Short problem:
Reply with one number only: the count of lines below that contain the word "from".

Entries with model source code
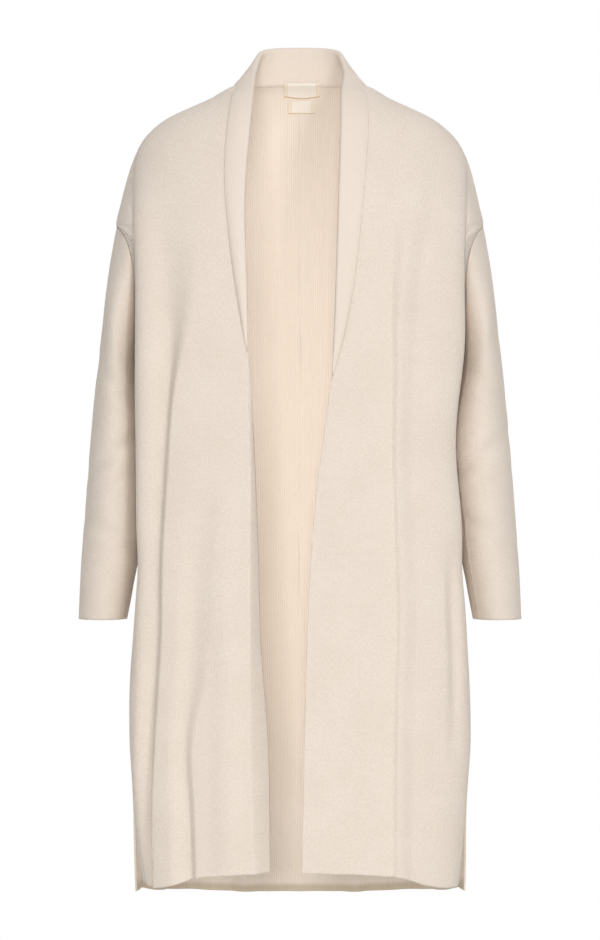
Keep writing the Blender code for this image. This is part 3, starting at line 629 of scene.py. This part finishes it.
# Folds of the fronts, with stations as for the back.
RIGHT_FOLDS = (
    ((0.10, 0.172, 0.0, 0.030, 0.030),
     (0.20, 0.167, 0.0060, 0.044, 0.036),
     (0.26, 0.1640, 0.0100, 0.040, 0.036),
     (0.32, 0.1620, 0.0118, 0.025, 0.036),
     (0.38, 0.1635, 0.0115, 0.013, 0.034),
     (0.49, 0.1710, 0.0105, 0.011, 0.029),
     (0.59, 0.1765, 0.0095, 0.011, 0.024),
     (0.69, 0.1785, 0.0095, 0.011, 0.022),
     (0.78, 0.1845, 0.0105, 0.0115, 0.018),
     (0.88, 0.1905, 0.0120, 0.011, 0.015),
     (1.00, 0.1885, 0.0110, 0.010, 0.014)),
    ((0.50, 0.122, 0.0, 0.026, 0.024),
     (0.62, 0.128, 0.0045, 0.026, 0.024),
     (0.74, 0.134, 0.0055, 0.022, 0.022),
     (0.81, 0.1415, 0.0060, 0.013, 0.022),
     (0.90, 0.1375, 0.0072, 0.011, 0.024),
     (1.00, 0.1340, 0.0085, 0.010, 0.024)),
    ((0.42, 0.092, 0.0, 0.024, 0.024),
     (0.70, 0.090, -0.0030, 0.024, 0.024),
     (1.00, 0.088, -0.0035, 0.024, 0.024)),
)
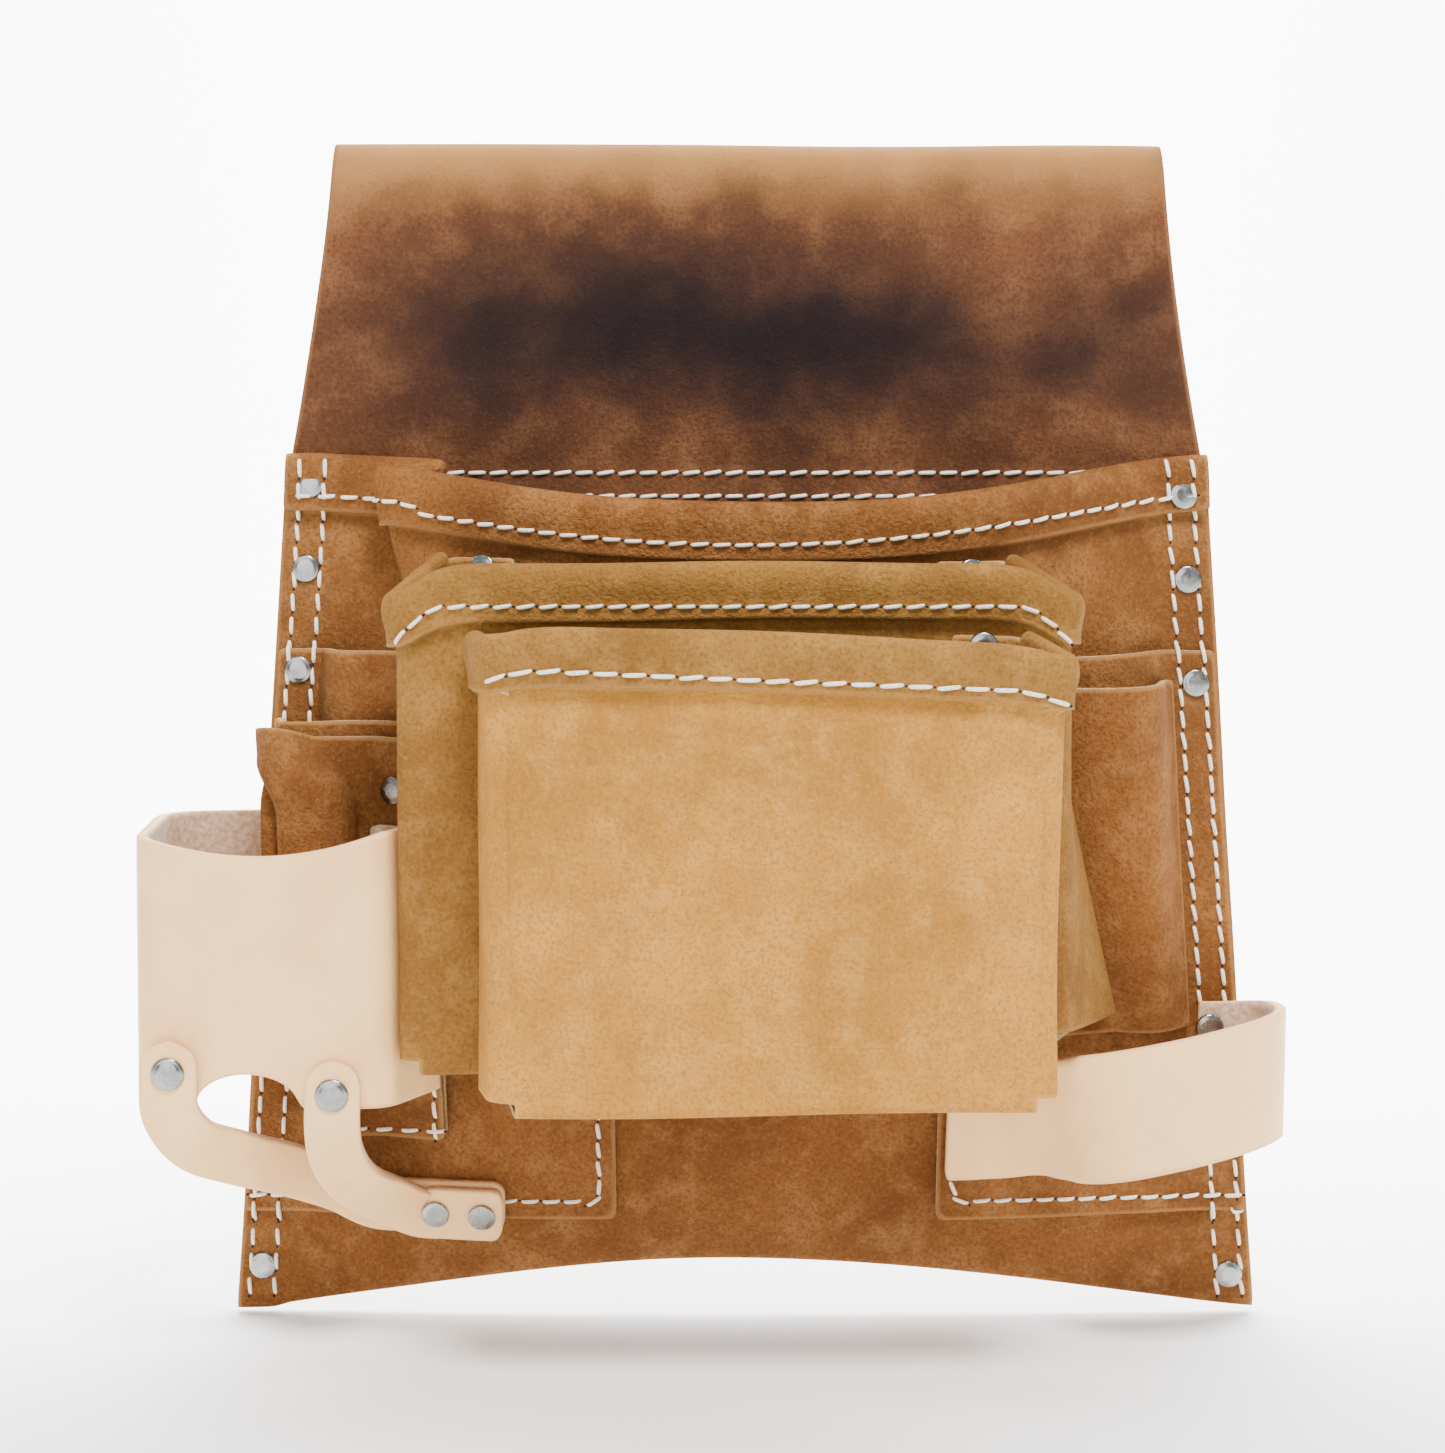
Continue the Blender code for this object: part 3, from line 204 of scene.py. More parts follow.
# Studio: the paper sweep, the lights' place, size and power, and the camera
SWEEP_HALF_WIDTH = 4.0
SWEEP_FRONT = -3.0
SWEEP_BEND = 0.5
SWEEP_RADIUS = 0.6
SWEEP_TOP = 3.5
LIGHTS = (
    ("top_light", (0.15, -0.7, 0.95), (0.0, -0.03, -0.12), 0.35, 31.0),
    ("front_light", (-0.35, -1.4, 0.2), (0.0, -0.03, -0.12), 0.9, 8.0),
    ("sweep_light", (0.0, 0.5, 0.65), (0.0, 1.15, 0.05), 1.3, 105.0),
)
SKY_STRENGTH = 0.6
CAMERA_AIM = (-6.5 * MM, 0.0, -117.0 * MM)
CAMERA_DISTANCE = 1.0
CAMERA_LIFT = radians(6.0)
LENS = 88.94

PANEL_BACK = CLEARANCE / 2
PANEL_FACE = PANEL_BACK + SUEDE
SEAM_FACE = PANEL_FACE + CLEARANCE + SUEDE
LAYER = SUEDE + CLEARANCE
TUNNEL_TOP = TUNNEL_HEIGHT / 2
TUNNEL_FOOT = -TUNNEL_HEIGHT / 2


def mix(a, b, t):
    return a + (b - a) * t


def ease(start, end, value):
    """0 before start, 1 after end and smooth between."""
    t = min(max((value - start) / (end - start), 0.0), 1.0)
    return t * t * (3 - 2 * t)


def spread(a, b, count):
    """`count` values from a to b, both included."""
    return [mix(a, b, i / (count - 1)) for i in range(count)]


def half_width(z):
    """Half the width of the body and of the tunnel at this height."""
    if z > TUNNEL_FOOT:
        t = (TUNNEL_TOP - z) / TUNNEL_HEIGHT
        return mix(TUNNEL_TOP_WIDTH, BODY_TOP_WIDTH, t ** 1.6) / 2
    t = (TUNNEL_FOOT - z) / (BODY_DROP + TUNNEL_FOOT)
    return mix(BODY_TOP_WIDTH, BODY_BOTTOM_WIDTH, min(t, 1.0)) / 2


def bottom_z(x):
    """Lower edge of the body, raised in the middle where the pocket is full."""
    s = min(abs(x) / (BODY_BOTTOM_WIDTH / 2), 1.0)
    return -BODY_DROP + BOTTOM_RISE * cos(s * pi / 2) ** 1.3


def face_depth(x, z):
    """Depth of the outer face of the main pocket's front."""
    s = min(abs(x) / (half_width(z) - SEAM_WIDTH), 1.0)
    fullness = (1 - s ** 3.2) ** 1.5
    low = bottom_z(x) + SUEDE
    t = min(max((-DEEPEST_DROP - z) / (-DEEPEST_DROP - low), 0.0), 1.0)
    return SEAM_FACE + MAIN_DEPTH * fullness * (1 - t * t)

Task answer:
2